Stackelberg game based dynamic admission and scheduling in mobile crowdsensing

Abstract

Mobile crowdsensing is a crowdsourcing-based paradigm, where the platform executes the sensing requests with the help of many common peoples’ handheld devices (typically smartphones). In this paper, we mainly address the dynamic sensing request admission and smartphone scheduling problem to maximize the long-term profit, taking into account the competitive interaction procedure between the platform and smartphones, the queue backlog, and the location of sensing requests and smartphones. First, formulate this problem as a discrete time model and the interaction procedure between the platform and smartphones as a Stackelberg game. Then, we introduce the Lyapunov optimization technique and design a Stackelberg game based dynamic Admission and Scheduling algorithm(SAS). In SAS, all control decisions are made only based on the currently available information and none of the stakeholders, including the platform and smartphones, can improve his utility by unilaterally changing its current strategy.
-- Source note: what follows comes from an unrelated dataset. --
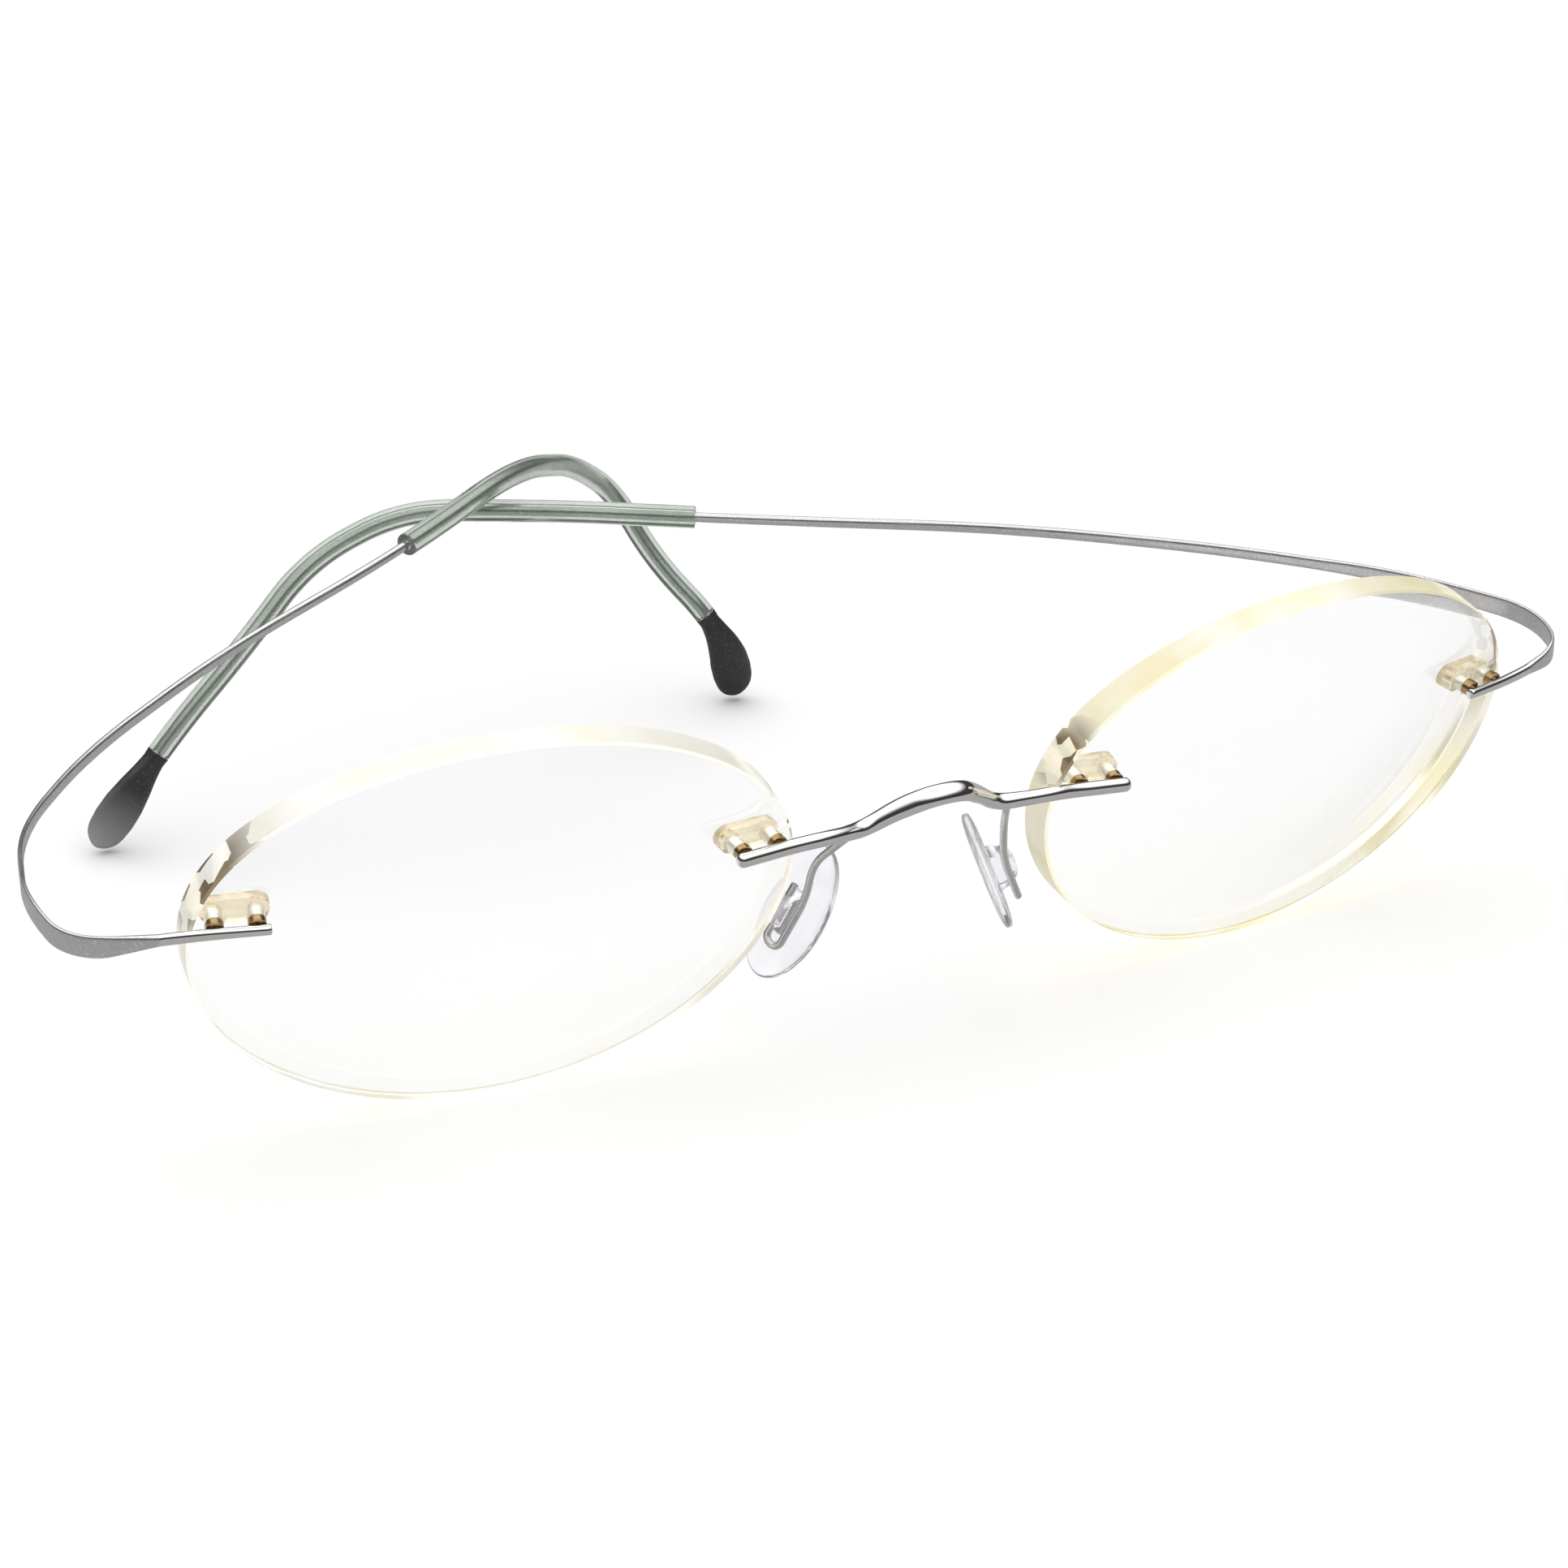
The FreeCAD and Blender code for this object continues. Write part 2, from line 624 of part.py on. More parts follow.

Next, we design an online Cooperative dynamic Admission and Scheduling algorithm(CAS) for the situation where the platform and smartphones work in a cooperative way. Theoretical analysis shows that under any control parameter V > 0, both SAS and CAS algorithm can achieve O(1/V)-optimal average profit while the sensing request backlog is bounded by O(V). The extensive numerical results based on both synthetic and real trace demonstrate the Stackelberg equilibrium of the SAS. The CAS always outperforms SAS, and in some certain situations, the profit of SAS is very close to that of the CAS.